* begin Data for processing *

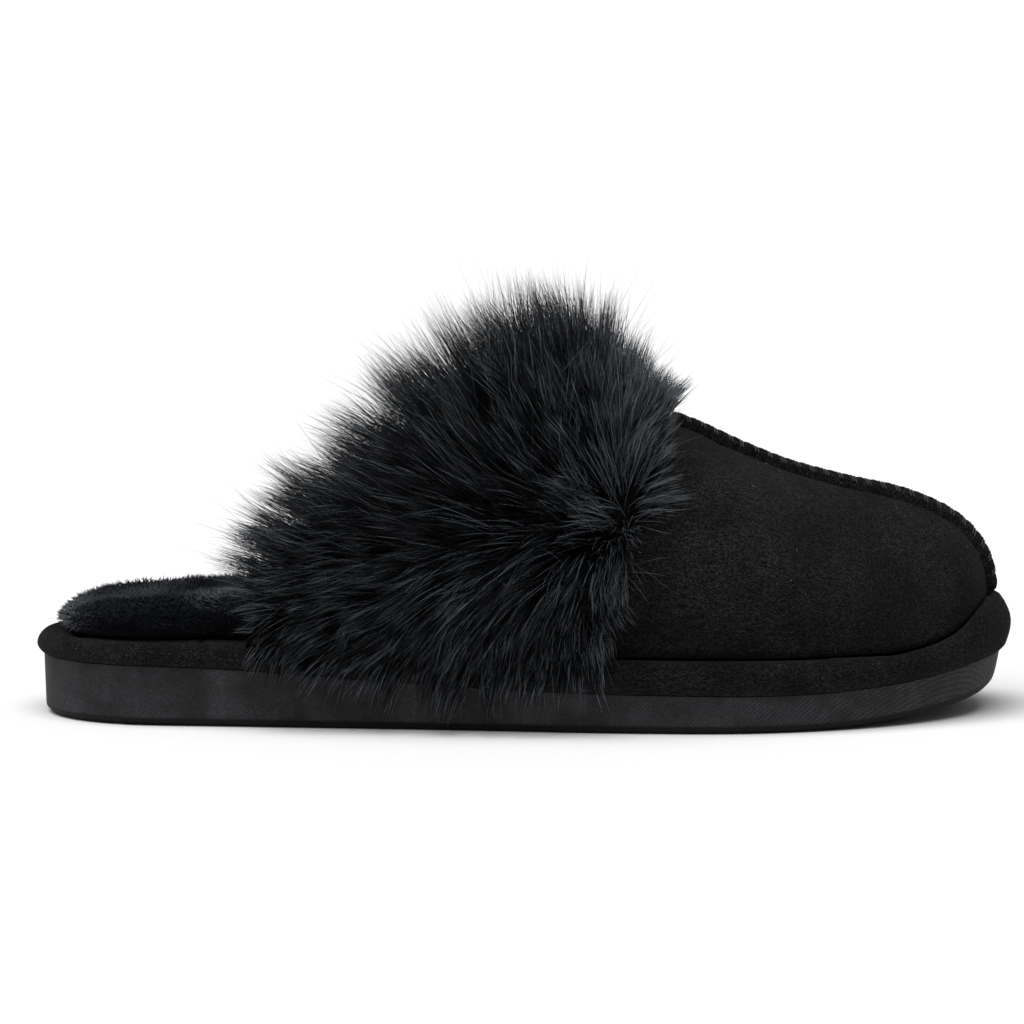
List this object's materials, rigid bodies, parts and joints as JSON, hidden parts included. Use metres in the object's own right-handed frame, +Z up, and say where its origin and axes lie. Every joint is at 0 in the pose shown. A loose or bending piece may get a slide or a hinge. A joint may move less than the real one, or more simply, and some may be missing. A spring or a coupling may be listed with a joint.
{
  "type": "house slipper",
  "caption": "Right-foot slip-on house slipper: open heel, hollow suede upper with a raised centre seam, deep fur cuff, plush insole, moulded sole.",
  "frame": {"origin": "on the floor, at the flat middle of the outsole, halfway between the heel end and the toe end of the platform", "axes": "+X from heel to toe, +Y towards the inner side of the right foot, +Z up"},
  "size_m": [0.266, 0.1172, 0.1174],
  "materials": {
    "sole_rubber": "matt moulded foam rubber with a fine twill texture",
    "black_suede": "soft black suede with a short brushed nap",
    "black_plush": "short dense blue-black plush pile",
    "black_fur": "long glossy black fur lying in locks"
  },
  "bodies": {
    "root": {"outsole": "sole_rubber", "platform": "black_suede", "insole": "black_plush", "upper": "black_suede", "centre_seam": "black_suede", "fur_cuff": "black_fur"}
  },
  "joints": []
}
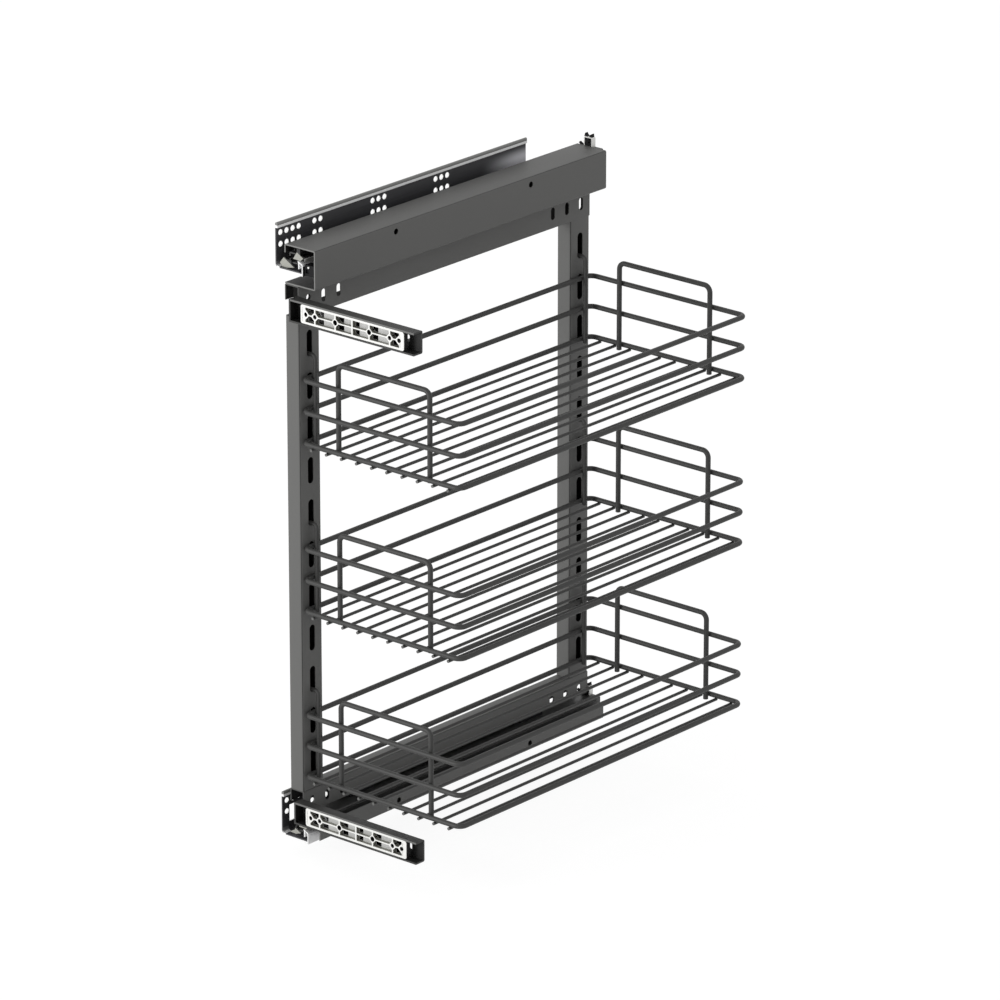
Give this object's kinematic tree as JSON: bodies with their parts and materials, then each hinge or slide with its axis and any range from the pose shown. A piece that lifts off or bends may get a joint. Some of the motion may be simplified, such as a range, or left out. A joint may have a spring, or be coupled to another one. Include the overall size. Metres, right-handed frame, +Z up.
{
  "type": "pull out larder unit",
  "caption": "Narrow kitchen larder unit that pulls out on roller runners fixed to one cabinet wall: a tall slotted metal frame with hooked wire baskets and brackets for the door",
  "frame": {"origin": "Axis of the first fixing hole of the lower runner, on the face that lies against the cabinet wall, 37 mm behind the cabinet's front edge", "axes": "+X from the cabinet's left wall into the cabinet, +Y from the door side to the back, +Z up"},
  "size_m": [0.2715, 0.5211, 0.733],
  "materials": {
    "graphite_coating": "satin graphite powder coat",
    "galvanised_steel": "smooth galvanised sheet",
    "bright_zinc": "bright zinc plating",
    "cast_zinc": "bright plated casting",
    "black_plastic": "fine matt moulding",
    "plain_steel": "turned and plated"
  },
  "bodies": {
    "wall_runners": {"upper_cabinet_profile": "galvanised_steel", "lower_cabinet_profile": "galvanised_steel", "upper_guide_strip": "bright_zinc", "lower_guide_strip": "bright_zinc"},
    "frame": {"upper_drawer_profile": "galvanised_steel", "lower_drawer_profile": "galvanised_steel", "upper_drawer_stop": "bright_zinc", "lower_drawer_stop": "bright_zinc", "upper_damper_housing": "black_plastic", "upper_damper": "plain_steel", "upper_damper_pin": "plain_steel", "upper_rear_bracket": "bright_zinc", "lower_rear_bracket": "bright_zinc", "upper_rear_hook": "black_plastic", "lower_rear_hook": "black_plastic", "cover_beam": "graphite_coating", "upper_rail": "graphite_coating", "post_tongues": "graphite_coating", "front_post": "graphite_coating", "back_post": "graphite_coating", "lower_rail": "graphite_coating", "rail_saddles": "black_plastic", "lower_cover": "graphite_coating", "upper_door_bracket": "graphite_coating", "lower_door_bracket": "graphite_coating", "bracket_angles": "graphite_coating", "bracket_screws": "plain_steel"},
    "upper_middle": {"upper_middle_profile": "galvanised_steel", "upper_middle_stop": "bright_zinc"},
    "upper_inner_cage_set": {"upper_inner_cage": "black_plastic", "upper_inner_rollers": "plain_steel"},
    "upper_outer_cage_set": {"upper_outer_cage": "black_plastic", "upper_outer_rollers": "plain_steel"},
    "lower_middle": {"lower_middle_profile": "galvanised_steel", "lower_middle_stop": "bright_zinc"},
    "lower_inner_cage_set": {"lower_inner_cage": "black_plastic", "lower_inner_rollers": "plain_steel"},
    "lower_outer_cage_set": {"lower_outer_cage": "black_plastic", "lower_outer_rollers": "plain_steel"},
    "upper_plate": {"upper_door_plate": "cast_zinc"},
    "lower_plate": {"lower_door_plate": "cast_zinc"},
    "top_basket": {"top_basket_upper_rail": "graphite_coating", "top_basket_middle_rail": "graphite_coating", "top_basket_floor_rail": "graphite_coating", "top_basket_hoops": "graphite_coating", "top_basket_floor_wires": "graphite_coating", "top_basket_hooks": "graphite_coating"},
    "middle_basket": {"middle_basket_upper_rail": "graphite_coating", "middle_basket_middle_rail": "graphite_coating", "middle_basket_floor_rail": "graphite_coating", "middle_basket_hoops": "graphite_coating", "middle_basket_floor_wires": "graphite_coating", "middle_basket_hooks": "graphite_coating"},
    "bottom_basket": {"bottom_basket_upper_rail": "graphite_coating", "bottom_basket_middle_rail": "graphite_coating", "bottom_basket_floor_rail": "graphite_coating", "bottom_basket_hoops": "graphite_coating", "bottom_basket_floor_wires": "graphite_coating", "bottom_basket_hooks": "graphite_coating"}
  },
  "joints": [
    {"name": "pull_out", "type": "slide", "parent": "wall_runners", "child": "frame", "axis": [0, -1, 0], "range_m": [0, 0.48]},
    {"name": "upper_middle_slide", "type": "slide", "parent": "wall_runners", "child": "upper_middle", "axis": [0, -1, 0], "range_m": [0, 0.24]},
    {"name": "upper_inner_cage_slide", "type": "slide", "parent": "wall_runners", "child": "upper_inner_cage_set", "axis": [0, -1, 0], "range_m": [0, 0.12]},
    {"name": "upper_outer_cage_slide", "type": "slide", "parent": "wall_runners", "child": "upper_outer_cage_set", "axis": [0, -1, 0], "range_m": [0, 0.36]},
    {"name": "lower_middle_slide", "type": "slide", "parent": "wall_runners", "child": "lower_middle", "axis": [0, -1, 0], "range_m": [0, 0.24]},
    {"name": "lower_inner_cage_slide", "type": "slide", "parent": "wall_runners", "child": "lower_inner_cage_set", "axis": [0, -1, 0], "range_m": [0, 0.12]},
    {"name": "lower_outer_cage_slide", "type": "slide", "parent": "wall_runners", "child": "lower_outer_cage_set", "axis": [0, -1, 0], "range_m": [0, 0.36]},
    {"name": "upper_plate_slide", "type": "slide", "parent": "frame", "child": "upper_plate", "axis": [1, 0, 0], "range_m": [-0.003, 0.003]},
    {"name": "lower_plate_slide", "type": "slide", "parent": "frame", "child": "lower_plate", "axis": [1, 0, 0], "range_m": [-0.003, 0.003]},
    {"name": "top_basket_lift", "type": "slide", "parent": "frame", "child": "top_basket", "axis": [0, 0, 1], "range_m": [0, 0.012]},
    {"name": "middle_basket_lift", "type": "slide", "parent": "frame", "child": "middle_basket", "axis": [0, 0, 1], "range_m": [0, 0.012]},
    {"name": "bottom_basket_lift", "type": "slide", "parent": "frame", "child": "bottom_basket", "axis": [0, 0, 1], "range_m": [0, 0.012]}
  ],
  "couplings": [
    {"joint": "upper_middle_slide", "follows": "pull_out", "ratio": 0.5},
    {"joint": "upper_inner_cage_slide", "follows": "pull_out", "ratio": 0.25},
    {"joint": "upper_outer_cage_slide", "follows": "pull_out", "ratio": 0.75},
    {"joint": "lower_middle_slide", "follows": "pull_out", "ratio": 0.5},
    {"joint": "lower_inner_cage_slide", "follows": "pull_out", "ratio": 0.25},
    {"joint": "lower_outer_cage_slide", "follows": "pull_out", "ratio": 0.75}
  ]
}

* end Data for processing *

### Description of the task
Go through the listing above and restate it word for word.

### Correct response
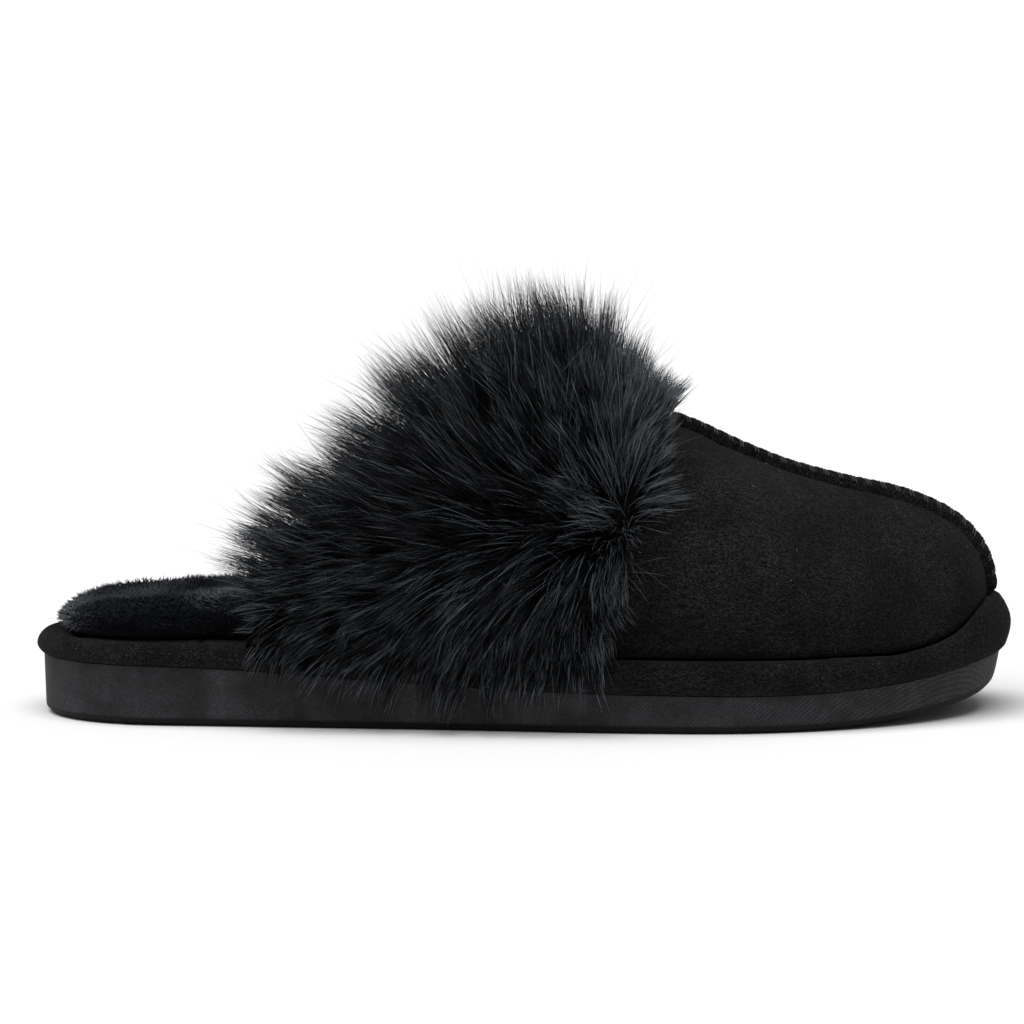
List this object's materials, rigid bodies, parts and joints as JSON, hidden parts included. Use metres in the object's own right-handed frame, +Z up, and say where its origin and axes lie. Every joint is at 0 in the pose shown. A loose or bending piece may get a slide or a hinge. A joint may move less than the real one, or more simply, and some may be missing. A spring or a coupling may be listed with a joint.
{
  "type": "house slipper",
  "caption": "Right-foot slip-on house slipper: open heel, hollow suede upper with a raised centre seam, deep fur cuff, plush insole, moulded sole.",
  "frame": {"origin": "on the floor, at the flat middle of the outsole, halfway between the heel end and the toe end of the platform", "axes": "+X from heel to toe, +Y towards the inner side of the right foot, +Z up"},
  "size_m": [0.266, 0.1172, 0.1174],
  "materials": {
    "sole_rubber": "matt moulded foam rubber with a fine twill texture",
    "black_suede": "soft black suede with a short brushed nap",
    "black_plush": "short dense blue-black plush pile",
    "black_fur": "long glossy black fur lying in locks"
  },
  "bodies": {
    "root": {"outsole": "sole_rubber", "platform": "black_suede", "insole": "black_plush", "upper": "black_suede", "centre_seam": "black_suede", "fur_cuff": "black_fur"}
  },
  "joints": []
}
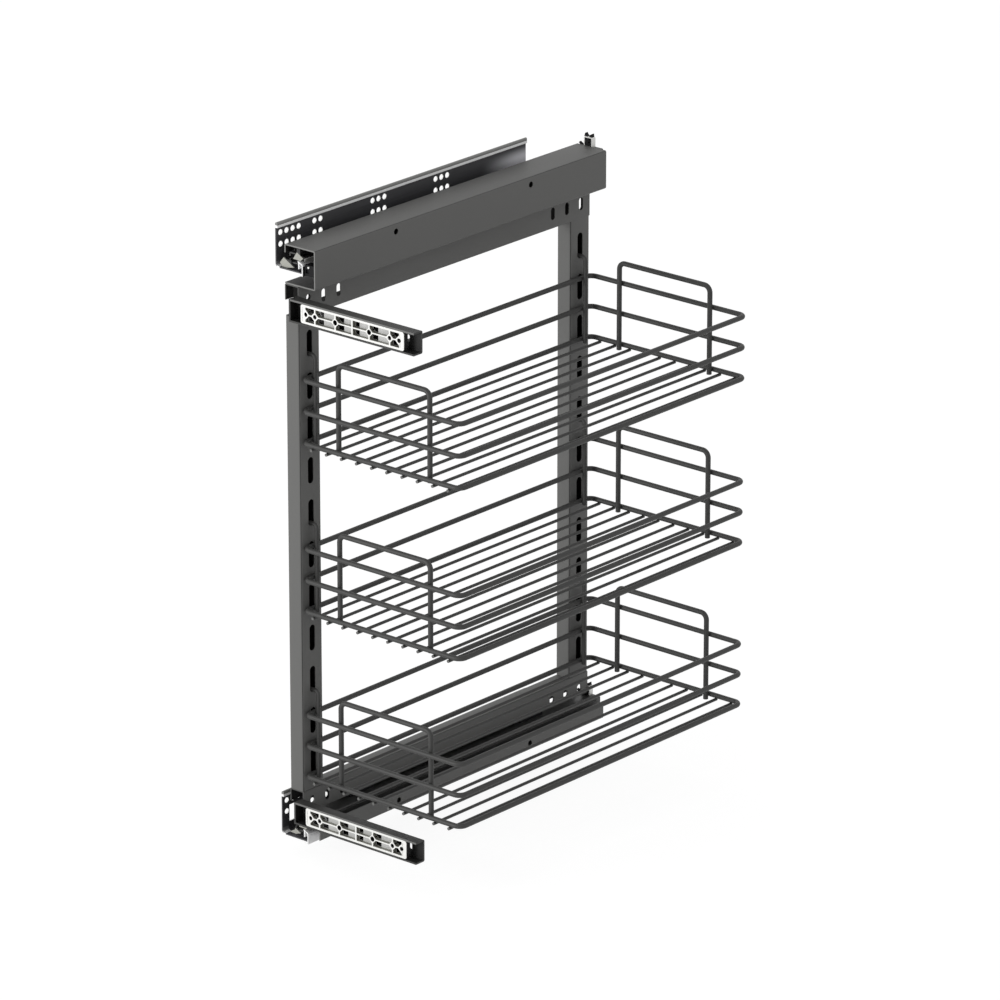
Give this object's kinematic tree as JSON: bodies with their parts and materials, then each hinge or slide with its axis and any range from the pose shown. A piece that lifts off or bends may get a joint. Some of the motion may be simplified, such as a range, or left out. A joint may have a spring, or be coupled to another one. Include the overall size. Metres, right-handed frame, +Z up.
{
  "type": "pull out larder unit",
  "caption": "Narrow kitchen larder unit that pulls out on roller runners fixed to one cabinet wall: a tall slotted metal frame with hooked wire baskets and brackets for the door",
  "frame": {"origin": "Axis of the first fixing hole of the lower runner, on the face that lies against the cabinet wall, 37 mm behind the cabinet's front edge", "axes": "+X from the cabinet's left wall into the cabinet, +Y from the door side to the back, +Z up"},
  "size_m": [0.2715, 0.5211, 0.733],
  "materials": {
    "graphite_coating": "satin graphite powder coat",
    "galvanised_steel": "smooth galvanised sheet",
    "bright_zinc": "bright zinc plating",
    "cast_zinc": "bright plated casting",
    "black_plastic": "fine matt moulding",
    "plain_steel": "turned and plated"
  },
  "bodies": {
    "wall_runners": {"upper_cabinet_profile": "galvanised_steel", "lower_cabinet_profile": "galvanised_steel", "upper_guide_strip": "bright_zinc", "lower_guide_strip": "bright_zinc"},
    "frame": {"upper_drawer_profile": "galvanised_steel", "lower_drawer_profile": "galvanised_steel", "upper_drawer_stop": "bright_zinc", "lower_drawer_stop": "bright_zinc", "upper_damper_housing": "black_plastic", "upper_damper": "plain_steel", "upper_damper_pin": "plain_steel", "upper_rear_bracket": "bright_zinc", "lower_rear_bracket": "bright_zinc", "upper_rear_hook": "black_plastic", "lower_rear_hook": "black_plastic", "cover_beam": "graphite_coating", "upper_rail": "graphite_coating", "post_tongues": "graphite_coating", "front_post": "graphite_coating", "back_post": "graphite_coating", "lower_rail": "graphite_coating", "rail_saddles": "black_plastic", "lower_cover": "graphite_coating", "upper_door_bracket": "graphite_coating", "lower_door_bracket": "graphite_coating", "bracket_angles": "graphite_coating", "bracket_screws": "plain_steel"},
    "upper_middle": {"upper_middle_profile": "galvanised_steel", "upper_middle_stop": "bright_zinc"},
    "upper_inner_cage_set": {"upper_inner_cage": "black_plastic", "upper_inner_rollers": "plain_steel"},
    "upper_outer_cage_set": {"upper_outer_cage": "black_plastic", "upper_outer_rollers": "plain_steel"},
    "lower_middle": {"lower_middle_profile": "galvanised_steel", "lower_middle_stop": "bright_zinc"},
    "lower_inner_cage_set": {"lower_inner_cage": "black_plastic", "lower_inner_rollers": "plain_steel"},
    "lower_outer_cage_set": {"lower_outer_cage": "black_plastic", "lower_outer_rollers": "plain_steel"},
    "upper_plate": {"upper_door_plate": "cast_zinc"},
    "lower_plate": {"lower_door_plate": "cast_zinc"},
    "top_basket": {"top_basket_upper_rail": "graphite_coating", "top_basket_middle_rail": "graphite_coating", "top_basket_floor_rail": "graphite_coating", "top_basket_hoops": "graphite_coating", "top_basket_floor_wires": "graphite_coating", "top_basket_hooks": "graphite_coating"},
    "middle_basket": {"middle_basket_upper_rail": "graphite_coating", "middle_basket_middle_rail": "graphite_coating", "middle_basket_floor_rail": "graphite_coating", "middle_basket_hoops": "graphite_coating", "middle_basket_floor_wires": "graphite_coating", "middle_basket_hooks": "graphite_coating"},
    "bottom_basket": {"bottom_basket_upper_rail": "graphite_coating", "bottom_basket_middle_rail": "graphite_coating", "bottom_basket_floor_rail": "graphite_coating", "bottom_basket_hoops": "graphite_coating", "bottom_basket_floor_wires": "graphite_coating", "bottom_basket_hooks": "graphite_coating"}
  },
  "joints": [
    {"name": "pull_out", "type": "slide", "parent": "wall_runners", "child": "frame", "axis": [0, -1, 0], "range_m": [0, 0.48]},
    {"name": "upper_middle_slide", "type": "slide", "parent": "wall_runners", "child": "upper_middle", "axis": [0, -1, 0], "range_m": [0, 0.24]},
    {"name": "upper_inner_cage_slide", "type": "slide", "parent": "wall_runners", "child": "upper_inner_cage_set", "axis": [0, -1, 0], "range_m": [0, 0.12]},
    {"name": "upper_outer_cage_slide", "type": "slide", "parent": "wall_runners", "child": "upper_outer_cage_set", "axis": [0, -1, 0], "range_m": [0, 0.36]},
    {"name": "lower_middle_slide", "type": "slide", "parent": "wall_runners", "child": "lower_middle", "axis": [0, -1, 0], "range_m": [0, 0.24]},
    {"name": "lower_inner_cage_slide", "type": "slide", "parent": "wall_runners", "child": "lower_inner_cage_set", "axis": [0, -1, 0], "range_m": [0, 0.12]},
    {"name": "lower_outer_cage_slide", "type": "slide", "parent": "wall_runners", "child": "lower_outer_cage_set", "axis": [0, -1, 0], "range_m": [0, 0.36]},
    {"name": "upper_plate_slide", "type": "slide", "parent": "frame", "child": "upper_plate", "axis": [1, 0, 0], "range_m": [-0.003, 0.003]},
    {"name": "lower_plate_slide", "type": "slide", "parent": "frame", "child": "lower_plate", "axis": [1, 0, 0], "range_m": [-0.003, 0.003]},
    {"name": "top_basket_lift", "type": "slide", "parent": "frame", "child": "top_basket", "axis": [0, 0, 1], "range_m": [0, 0.012]},
    {"name": "middle_basket_lift", "type": "slide", "parent": "frame", "child": "middle_basket", "axis": [0, 0, 1], "range_m": [0, 0.012]},
    {"name": "bottom_basket_lift", "type": "slide", "parent": "frame", "child": "bottom_basket", "axis": [0, 0, 1], "range_m": [0, 0.012]}
  ],
  "couplings": [
    {"joint": "upper_middle_slide", "follows": "pull_out", "ratio": 0.5},
    {"joint": "upper_inner_cage_slide", "follows": "pull_out", "ratio": 0.25},
    {"joint": "upper_outer_cage_slide", "follows": "pull_out", "ratio": 0.75},
    {"joint": "lower_middle_slide", "follows": "pull_out", "ratio": 0.5},
    {"joint": "lower_inner_cage_slide", "follows": "pull_out", "ratio": 0.25},
    {"joint": "lower_outer_cage_slide", "follows": "pull_out", "ratio": 0.75}
  ]
}